More tidbits. Rock and his culture started Mongolian long, long ago. (98-99 era, when I first wrote him.) As Roshar in general (and the Alethi in specific) became more Asian in look and less Semitic (though they are still a mash-up) I decided to push Rock's people in the direction of a human/parsh hybrid strain. This also was part of moving Rock himself from Yolen to Roshar, following after Dalinar and some other characters, who came earlier during the original Dragonsteel / Stormlight split in the early 2000s.
These changes drove the Horneaters away from Mongolian influences, though I can't say specifically where the Polynesian/Russian mashup came from. I liked how it read, and felt the linguistics supported the accent. These changes, of course, had a domino effect that resulted in the Veden people gaining their occasional red hair and fair skin from Horneater relation, which means Shallan is part parshman--though the relation is distant at this point.
So Threnody, does it have anything to do with Roshar?
Uh, I mean--
Beside y’know that there in the same--
No, it doesn't. I mean, it's connected to the larger cosmere… You will find more. There are important people from Threnody that are involved in things. You've seen other people from Threnody in the books but I don't think like it's connected to Roshar in any special way
Do larkins have gemhearts?
RAFO. You can assume that Rosharan creatures have some sort of gemheart, generally. That is not 100% but you can assume it's a thing they'll have. But I will RAFO specifics.

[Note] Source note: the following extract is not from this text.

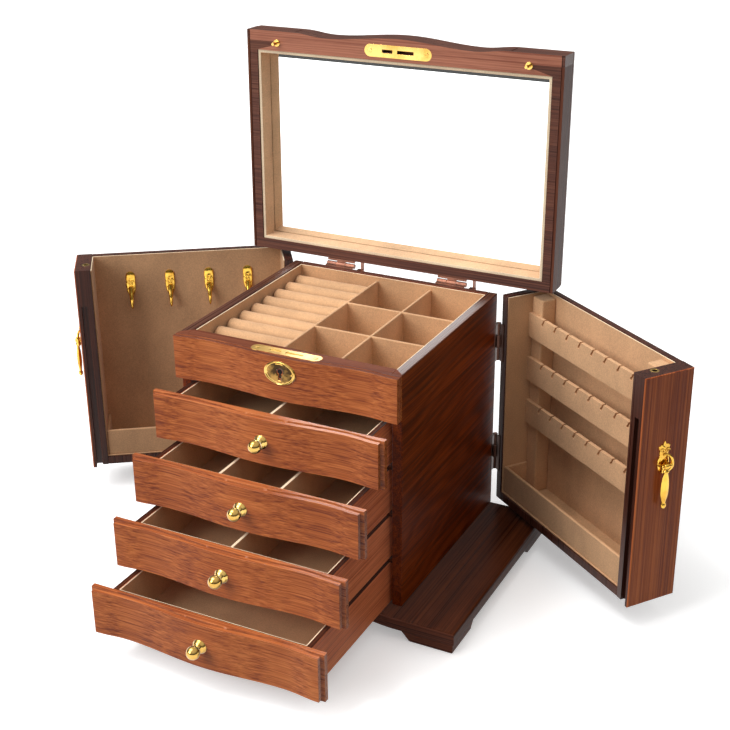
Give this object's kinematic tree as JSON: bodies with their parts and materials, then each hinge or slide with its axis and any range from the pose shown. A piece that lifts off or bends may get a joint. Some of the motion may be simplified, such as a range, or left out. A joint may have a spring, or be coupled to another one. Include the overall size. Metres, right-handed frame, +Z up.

Do the singers predate the highstorms?
The singers and the highstorms are-- The highstorms-- Let's say no. Trying to decide which one came first. They were created, right? But the highstorms were created as part of Roshar, as well. The highstorms predate humans arriving. Highstorms predate the Shattering of Adonalsium.
I'm just curious, there are 16 Allomantic metals, 16 Feruchemical metals, there are 16 Shards of Adonalsium. Are there 16 surges?
So there's no correlation?
10 is an important number on Roshar.